Gonzalo Lizardo
A propósito de las turbias relaciones
entre la vida y la locura, el crimen y el arte, hace unos días tuve oportunidad
de ver Vaquero del mediodía,[1] un
documental de Diego Enrique Osorno sobre el desaparecido Samuel Noyola, “el
poeta más inspirado de su generación”. Un personaje, digno de un thriller, que
nació en Monterrey (1965), se fue a Nicaragua con los sandinistas y volvió
luego a México, donde se hizo amigo de Octavio Paz, trabajó para la revista
Vuelta y publicó los poemarios Nadar sabe
mi llama (1986) y Tequila con
calavera (1993). Fatalmente, tras la muerte de Paz —su mentor y amigo—, el
regiomontano se desmoronó: abismado en su alcoholismo, anduvo medrando como
pordiosero en las calles hasta 2007, cuando se esfumó sin dejar huella.
Con el fin de averiguar
su paradero, el director Osorno entrevistó a colegas, maestros, “musas” y amigos
de Noyola, al que pintan como el arquetípico poeta maldito: una especie de
alumbrado, casi insufrible, que escribía versos deslumbrantes, despotricaba
contra las élites y estafaba a sus protectores para seguir bebiendo. Eduardo
Antonio Parra es contundente cuando afirma que Noyola era capaz de recitar (de
memoria y en italiano) un canto completo de la Divina Comedia, pero también de
confesar, sin inmutarse, que acababa de matar a un extraño por cinco mil pesos.
Una vez que
terminó el documental, me quedó claro por qué “el vaquero del mediodía” se
identificaba con el arcano cero: con el loco bufón del tarot, ese ingenioso
chapucero que camina sin rumbo fijo al borde del abismo. Recordando la
sentencia de Cruickshank (“El conocimiento biográfico suele ser útil, y a veces
sumamente valioso, para la interpretación
de una obra, aunque no lo sea para su valoración”[2]) me
pregunté hasta qué punto la obra de Noyola (como la de Sade, como la de Genet)

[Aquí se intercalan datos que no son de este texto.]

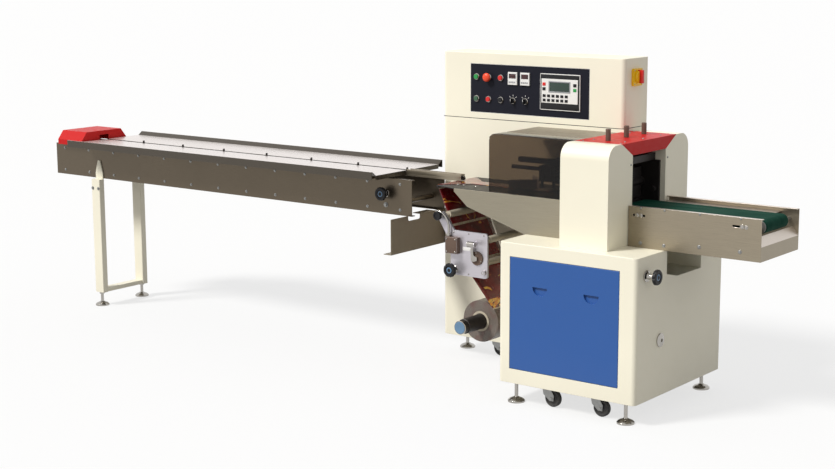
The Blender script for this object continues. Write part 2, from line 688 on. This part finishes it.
rings = Shape()
for column, row in ((0, ROW_HIGH), (1, ROW_HIGH), (2, ROW_HIGH), (0, ROW_LOW), (1, ROW_LOW), (2, ROW_LOW),
                    (3, ROW_LOW), (4, ROW_LOW)):
    inner = 0.0122 if (column < 3 and (column, row) != (1, ROW_HIGH)) else 0.0088
    rings.spin([(0.0154, 0), (0.0154, 0.004), (0.0136, 0.0062), (inner, 0.0062), (inner, 0.0058)],
               at(COLUMNS[column], PANEL_Y, row), "-Y", 40)
rings.done("control_rings", "machine", "chrome", "black_plastic")
for name, column, row, finish, slot in (("lamp_green", 0, ROW_HIGH, "green_plastic", "black_plastic"),
                                        ("button_stop", 2, ROW_HIGH, "red_plastic", "red_plastic"),
                                        ("button_start", 0, ROW_LOW, "dull_green_plastic", "black_plastic"),
                                        ("button_off", 1, ROW_LOW, "red_plastic", "red_plastic"),
                                        ("button_jog", 2, ROW_LOW, "black_plastic", "black_plastic")):
    button = Shape()
    button.spin([(0.0114, 0.004), (0.0114, 0.0092), (0.0106, 0.0104), (0.006, 0.0108), (0, 0.011)],
                at(COLUMNS[column], PANEL_Y, row), "-Y", 36)
    button.done(name, "machine", finish, slot)
for side, column in (("left", 3), ("right", 4)):
    pointer = Shape()
    middle = COLUMNS[column]
    pointer.block(at(middle - 1, 152.1, ROW_LOW - 1), at(middle + 1, 153, ROW_LOW + 10.5), 0.0002)
    pointer.done(f"knob_pointer_{side}", f"selector_knob_{side}", "white_plastic")

windows, rows, small, frames = [], [], [], Shape()
for x in (COLUMNS[3], COLUMNS[4]):
    rim(frames, x - 25.3, ROW_HIGH - 29.3, x + 25.3, ROW_HIGH + 29.3, 1.6, PANEL_Y, PANEL_Y - 3)
    windows.append((x - 19, ROW_HIGH, x + 19, ROW_HIGH + 21, PANEL_Y - 5, PANEL_Y - 6.6))
    rows += [(x - 15, ROW_HIGH + 11.5, x + 15, ROW_HIGH + 18.5, PANEL_Y - 6, PANEL_Y - 7),
             (x - 15, ROW_HIGH + 2.5, x + 15, ROW_HIGH + 8.5, PANEL_Y - 6, PANEL_Y - 7)]
    small += [(x - 18.8 + 9.5 * key, ROW_HIGH - 19.8, x - 11.6 + 9.5 * key, ROW_HIGH - 12.2, PANEL_Y - 8,
               PANEL_Y - 9.4) for key in range(4)]
frames.done("controller_frames", "machine", "grey_plastic", "white_plastic")
keys("controller_windows", "black_plastic", "black_plastic", windows)
keys("controller_digits", "red_screen", "red_plastic", rows)
keys("controller_keys", "grey_plastic", "white_plastic", small)

TERMINAL_LOW, TERMINAL_HIGH = (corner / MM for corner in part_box("operator_terminal"))
wide, tall = TERMINAL_HIGH.x - TERMINAL_LOW.x, TERMINAL_HIGH.z - TERMINAL_LOW.z


def on_terminal(x0, z0, x1, z1, back, front):
    """A rectangle on the terminal: x in millimetres, z as shares of its height, depths before the panel."""
    return (TERMINAL_LOW.x + x0, TERMINAL_LOW.z + z0 * tall, TERMINAL_LOW.x + x1, TERMINAL_LOW.z + z1 * tall,
            PANEL_Y - back, PANEL_Y - front)


keys("terminal_frame_bands", "black_plastic", "black_plastic",
     [on_terminal(2.5, 0.02, wide - 2.5, 0.198, 4.5, 5.5), on_terminal(2.5, 0.862, wide - 2.5, 0.98, 4.5, 5.5),
      on_terminal(2.5, 0.2, 9.8, 0.86, 4.5, 5.5), on_terminal(wide - 9.8, 0.2, wide - 2.5, 0.86, 4.5, 5.5)])
bezel = Shape()
rim(bezel, TERMINAL_LOW.x + wide * 0.25 - 5, TERMINAL_LOW.z + tall * 0.52 - 5, TERMINAL_LOW.x + wide * 0.75 + 5,
    TERMINAL_LOW.z + tall * 0.77 + 5, 5, PANEL_Y - 8.6, PANEL_Y - 9.8, 0.0004)
bezel.done("terminal_bezel", "machine", "grey_plastic", "white_plastic")
keys("terminal_screen", "green_screen", "black_plastic",
     [on_terminal(wide * 0.25 + 0.3, 0.522, wide * 0.75 - 0.3, 0.768, 6, 7.8)])
side_keys = [[on_terminal(x, 0.54 + 0.13 * row, x + 16.4, 0.54 + 0.13 * row + 0.086, 9, 10.8)
              for x in (15.8, wide - 32.2)] for row in range(2)]
keys("terminal_red_key", "red_plastic", "red_plastic", [side_keys[1][0]])
keys("terminal_green_key", "green_plastic", "black_plastic", [side_keys[0][1]])
keys("terminal_black_keys", "black_plastic", "black_plastic",
     [side_keys[0][0], side_keys[1][1]]
     + [on_terminal(17.8 + column * wide / 9, 0.238 + row * 0.12, 18.2 + column * wide / 9 + wide / 14,
                    0.242 + row * 0.12 + 1 / 14, 9, 10.8) for row in range(2) for column in range(6)])

# ----------------------------------------------------------------------------------------------------
# Hardware

shadow_gap = Shape()
shadow_gap.block(at(336, 176.2, 1144.2), at(1308, 178.4, 1146.8), 0.0002)
shadow_gap.block(at(1307.6, 178.4, 1144.2), at(1309.8, 362, 1146.8), 0.0002)
shadow_gap.done("shadow_gap", "machine", "black_plastic")

switch_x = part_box("switch_handle")[0].x
switch_y, switch_z = 0.271, 1.366
boss = Shape()
boss.spin([(0.0276, 0), (0.0276, 0.0055), (0.0262, 0.0094), (0, 0.0094)],
          (switch_x, switch_y, switch_z), "X", 48)
boss.done("switch_boss", "switch_handle", "yellow_plastic")
corners = Shape()
for y in (-30, 30):
    for z in (-30, 30):
        screw(corners, (switch_x - 0.0006, switch_y + y * MM, switch_z + z * MM), "X", 0.003, 0.0016)
corners.done("switch_screws", "machine", "zinc")

for name, centre, axis in (("infeed_handwheel", (208, 0, 800), "-Y"), ("film_handwheel", (646, 0, 500), "-Y"),
                           ("side_handwheel", (0, -301, 621), "X")):
    low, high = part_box(name)
    spot = at(*centre)
    if axis == "X":
        spot.x = high.x - 0.0036
    else:
        spot.y = low.y + 0.0036
    ring = Shape()
    ring.spin([(0.0135, 0), (0.0135, 0.0012), (0.0105, 0.0016), (0, 0.0016)], spot, axis, 40)
    ring.done(name + "_cap", name, "blue_plastic", "white_plastic")
    centre_screw = Shape()
    screw(centre_screw, spot + AXES[axis] @ Vector((0, 0, 0.001)), axis, 0.0088, 0.002)
    centre_screw.done(name + "_screw", name, "black_plastic")

bolts = Shape()
for count in range(13):
    x = -2060 + count * 196
    for z in (727, 848):
        for y, axis in ((-108, "-Y"), (148, "Y")):
            bolt(bolts, at(x, y, z), axis, 0.0055, 0.004)
bolt(bolts, at(208, -108, 745), "-Y", 0.009, 0.008)
for x in (-1802, -1758):
    for y, axis in ((-143, "-Y"), (183, "Y")):
        bolt(bolts, at(x, y, 650), axis, 0.007, 0.005)
for x in (1590, 1700, 1860, 2040):
    for y, axis in ((-155, "-Y"), (195, "Y")):
        bolt(bolts, at(x, y, 722 if x < 1704 else 735), axis, 0.006, 0.0045)
        screw(bolts, at(x, y, 868), axis, 0.005, 0.003)
bolts.done("frame_bolts", "machine", "zinc")

slots = Shape()
for x in (1572, 1590, 2046, 2064):
    for y, axis in ((-155, "-Y"), (195, "Y")):
        bolt(slots, at(x, y, 836.5), axis, 0.0065, 0.005)
slots.done("discharge_slot_bolts", "machine", "chrome")

guard_screws = Shape()
for z in (760, 1040):
    for y in (-135, 175):
        screw(guard_screws, at(1528, y, z), "X", 0.0045, 0.003)
for y in (-190, 230):
    for x in (1330, 1510):
        screw(guard_screws, at(x, y, 1132), "Z", 0.004, 0.0026)
for x in (1345, 1495):
    for y in (-130, 20, 170):
        if not (x == 1345 and y == 20):
            screw(guard_screws, at(x, y, 1132), "Z", 0.0045, 0.003)
guard_screws.done("guard_screws", "machine", "zinc")

cover_screws = Shape()
for low, high in ((730, 1112), (1172, 1422)):
    for x in (355, 680, 965, 1289):
        for z in (low, high):
            screw(cover_screws, at(x, 375, z), "Y", 0.005, 0.003)
cover_screws.done("cover_screws", "machine", "zinc")

pusher_low, pusher_high = (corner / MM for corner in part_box("pusher_chain"))
links = Shape()
pitch = 19.05
for count in range(int((pusher_high.x - pusher_low.x - 40) / pitch)):
    x = pusher_low.x + 20 + count * pitch
    for y in (14.4, 24.2):
        outline = [(-0.0085, -0.003), (-0.005, -0.0045), (0.005, -0.0045), (0.0085, -0.003), (0.0085, 0.003),
                   (0.005, 0.0045), (-0.005, 0.0045), (-0.0085, 0.003)]
        links.plate(outline, at(x, y + 0.7 + (1.2 if count % 2 else 0), 890.3), "-Y", 0.0014, 0.0002, 1)
links.done("chain_links", "machine", "chain_steel")

for spot, (x, y) in {"front_left": (1249, -310), "front_right": (1489, -310), "rear_left": (581, 270),
                     "rear_right": (1489, 270)}.items():
    nuts = Shape()
    for side, axis in ((-17, "-Y"), (17, "Y")):
        bolt(nuts, at(x + 26, y + side, 40), axis, 0.0062, 0.005)
    nuts.done(f"caster_nuts_{spot}", f"caster_{spot}", "zinc")


# ----------------------------------------------------------------------------------------------------
# Studio


def floor():
    """A pale floor that shows white, keeps a soft shadow and throws little light back."""
    data = bpy.data.meshes.new("studio_floor")
    reach = 90
    data.from_pydata([(-reach, -reach, 0), (reach, -reach, 0), (reach, reach, 0), (-reach, reach, 0)], [],
                     [(0, 1, 2, 3)])
    ground = bpy.data.objects.new("studio_floor", data)
    bpy.context.scene.collection.objects.link(ground)
    pale = Finish("studio_floor", (0.8, 0.8, 0.8, 1), 0.9)
    path = pale.add("LightPath")
    seen = pale.math("MAXIMUM", path.outputs["Is Camera Ray"],
                     pale.math("MAXIMUM", path.outputs["Is Glossy Ray"], path.outputs["Is Transmission Ray"]))
    pale.paint(pale.blend(seen, (0.34, 0.33, 0.32, 1), (0.8, 0.8, 0.8, 1)))
    glow = pale.add("Emission")
    glow.inputs["Strength"].default_value = 1.0
    mixed = pale.add("MixShader")
    pale.feed(mixed.inputs[0], pale.math("MULTIPLY", seen, 0.7))
    pale.feed(mixed.inputs[1], pale.shader.outputs[0])
    pale.feed(mixed.inputs[2], glow.outputs[0])
    pale.feed(pale.tree.nodes["Material Output"].inputs["Surface"], mixed.outputs[0])
    data.materials.append(pale.material)


def surroundings(level):
    """A white backdrop to the eye and in reflections, and a plain level of light from all round."""
    world = bpy.data.worlds.new("studio")
    bpy.context.scene.world = world
    world.use_nodes = True
    tree = world.node_tree
    backdrop = tree.nodes["Background"]
    backdrop.inputs["Color"].default_value = (1, 1, 1, 1)
    path = tree.nodes.new("ShaderNodeLightPath")
    seen = tree.nodes.new("ShaderNodeMath")
    seen.operation = "MAXIMUM"
    tree.links.new(path.outputs["Is Camera Ray"], seen.inputs[0])
    tree.links.new(path.outputs["Is Glossy Ray"], seen.inputs[1])
    also = tree.nodes.new("ShaderNodeMath")
    also.operation = "MAXIMUM"
    tree.links.new(seen.outputs[0], also.inputs[0])
    tree.links.new(path.outputs["Is Transmission Ray"], also.inputs[1])
    strength = tree.nodes.new("ShaderNodeMapRange")
    tree.links.new(also.outputs[0], strength.inputs["Value"])
    strength.inputs["To Min"].default_value = level
    strength.inputs["To Max"].default_value = 1.0
    tree.links.new(strength.outputs["Result"], backdrop.inputs["Strength"])


def lamp(name, towards, strength, softness):
    """A wide soft source far off in that direction."""
    data = bpy.data.lights.new(name, "SUN")
    data.energy = strength
    data.angle = math.radians(softness)
    data.color = (1, 0.985, 0.96)
    source = bpy.data.objects.new(name, data)
    source.rotation_euler = Vector(towards).to_track_quat("Z", "Y").to_euler()
    bpy.context.scene.collection.objects.link(source)


def camera(place, yaw, pitch, roll, lens):
    data = bpy.data.cameras.new("photograph")
    data.lens = lens
    data.sensor_width = 36
    data.clip_end = 400
    eye = bpy.data.objects.new("photograph", data)
    yaw, pitch, roll = (math.radians(angle) for angle in (yaw, pitch, roll))
    forward = Vector((-math.sin(yaw) * math.cos(pitch), math.cos(yaw) * math.cos(pitch), -math.sin(pitch)))
    level = Vector((math.cos(yaw), math.sin(yaw), 0))
    upright = level.cross(forward)
    right = level * math.cos(roll) + upright * math.sin(roll)
    up = right.cross(forward)
    eye.matrix_world = Matrix.Translation(place) @ Matrix((right, up, -forward)).transposed().to_4x4()
    bpy.context.scene.collection.objects.link(eye)
    bpy.context.scene.camera = eye


floor()
surroundings(0.5)
lamp("key", (-0.35, -0.62, 0.72), 3.0, 14)
camera((4.789, -5.824, 1.924), 37.56, 10.23, -0.21, 68.38)
bpy.context.scene.view_settings.view_transform = "Standard"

tendría sentido si ignoráramos sus locuras y sus delitos, su vulgaridad y su
genio, su perpetua ira y su descenso al Hades. Quizás entonces, más que
entenderlos o admirarlos, padeceríamos en carne propia sus versos:
Porque no soy más que un
hijo del vértigo:
bendición y transgresión, y
exceso.
De las prostitutas por la
canonización del placer y el alcohol
del caballo del amor soy
hijo.
Y porque vengo del viento
que lima el sonido y sentido
de mis palabras. Salud.[3]
A la manera de
ciertos místicos que atormentaban su carne para redimirse el alma, Samuel Noyola
infamó su persona para que fuera legible su escritura.
[1] Osorno, Diego Enrique (dir.), Vaquero
del mediodía, Agencia Bengala, México 2019.
[2] Don W. Cruickshank, Calderon
de la Barca, Gredos, Madrid 2011, p. 13.
[3] Noyola, Samuel, “Marcha de Zacatecas”, en El cuchillo y la luna. Poesía reunida, Conarte/El Tucán de Virginia, México 2011, p. 38.